In Seamus Heaney’s Regions, Richard Rankin Russell argues that Heaney’s regions—the first, geographic, historical, political, cultural, linguistic; the second, a future where peace, even reconciliation, might one day flourish; the third, the life beyond this one—offer the best entrance into and a unified understanding of Heaney’s body of work in poetry, prose, translations, and drama. As Russell shows, Heaney believed in the power of ideas—and the texts representing them—to begin resolving historical divisions. For Russell, Heaney’s regionalist poetry contains a “Hegelian synthesis” view of history that imagines potential resolutions to the conflicts that have plagued Ireland and Northern Ireland for centuries.
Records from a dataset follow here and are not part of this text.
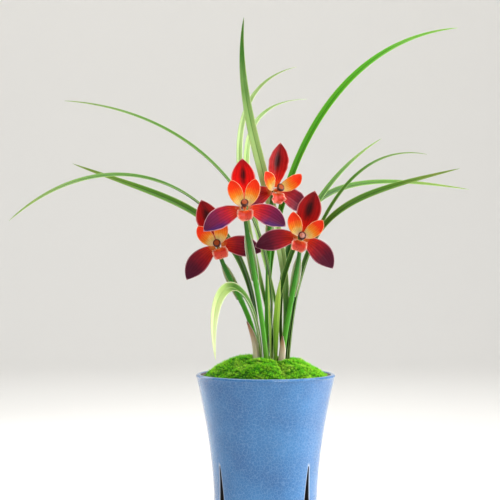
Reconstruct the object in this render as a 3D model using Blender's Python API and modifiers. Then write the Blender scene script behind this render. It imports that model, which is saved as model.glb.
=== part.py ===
"""A spring orchid in flower, in a tall flared pot topped with moss.

Units are metres and +Z is up. The origin is the middle of the pot's foot, on the surface that it stands on,
and the front, where the flowers face, is -Y. The plant is modelled round its crown, the spot on the planting
mix where every leaf and stem comes up, and each flower round its own middle.
"""

import math

import bmesh
import bpy
from mathutils import Matrix, Vector

MM = 0.001  # one millimetre, so that the sizes below read in millimetres

# ---------------------------------------------------------------- fits
GAP = 0.3 * MM  # left between two pieces that touch

# ---------------------------------------------------------------- the pot
POT_HEIGHT = 171 * MM
RIM_RADIUS = 57.5 * MM
WAIST_RADIUS = 42.3 * MM
WAIST_HEIGHT = 60 * MM
FOOT_RADIUS = 44.6 * MM
FLARE_POWER = 1.78  # how late the wall opens out above the waist
POT_WALL = 4.5 * MM
FLOOR_TOP = 46 * MM
FLOOR_THICKNESS = 6 * MM
DRAIN_RADIUS = 11 * MM
LIP_POINTS = 4  # points round the quarter circle of the lip
OUTSIDE_LEVELS = 12  # points down the outside of the wall
FOOT_LEVELS = 3  # up the inside of the foot
INSIDE_LEVELS = 9  # up the inside above the floor
POT_STEPS = 40  # flats round the pot
WELD = 0.01 * MM  # turned points closer than this are one

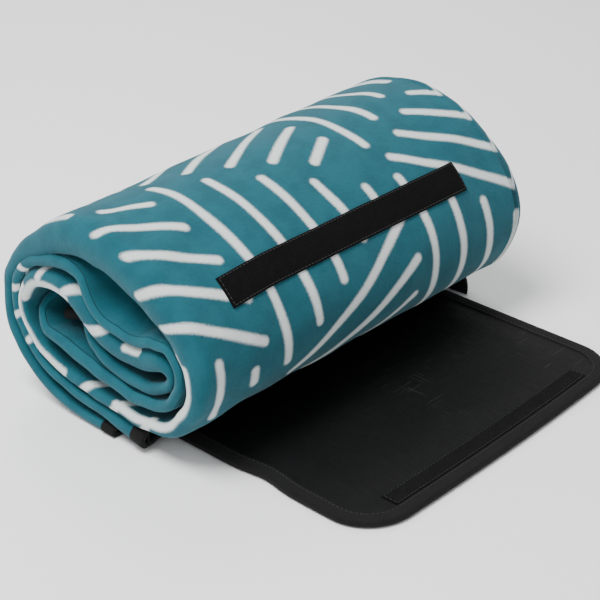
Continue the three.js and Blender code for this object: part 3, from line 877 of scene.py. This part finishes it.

Drawing on extensive archival and primary material by the poet, Seamus Heaney’s Regions examines Heaney’s work from before his first published poetry volume, Death of a Naturalist in 1966, to his most recent volume, the elegiac Human Chain in 2010, to provide the most comprehensive treatment of the poet’s work to date.
PUBLISHERS WEEKLY
In this study of Heaney's Northern Irish regionalism, Baylor University English professor Russell (Poetry and Peace) neatly traces the impact of the author's Ulster roots across his poetry, politics, culture, and spirituality. Russell delves into the political and cultural implications of a divided Ireland, noting that Heaney was an optimist always imagining "a new region of Northern Ireland," healed and undivided. In addition to insightful readings of the poems, Russell illuminates the role that Heaney's essays, book reviews, translations, and radio dramas played in shaping his public image. In one highlights of the book, Russell analyzes Heaney's use of the Dantean terza rima, which he employed partly to move past connotations with Northern Ireland and into "the region of eternity." Turning again to his translations and dramas, Russell explains how Heaney used the historical example in The Cure at Troy to suggest a miraculous solution to Northern Ireland's conflicts. After 1990, Heaney developed a subtle "second strand of regionalism" that focused on envisioning a new Northern Ireland and understanding the spirit world. A substantial and magisterial work of literary criticism, Russell's volume stands as a valuable companion to Heaney's writing.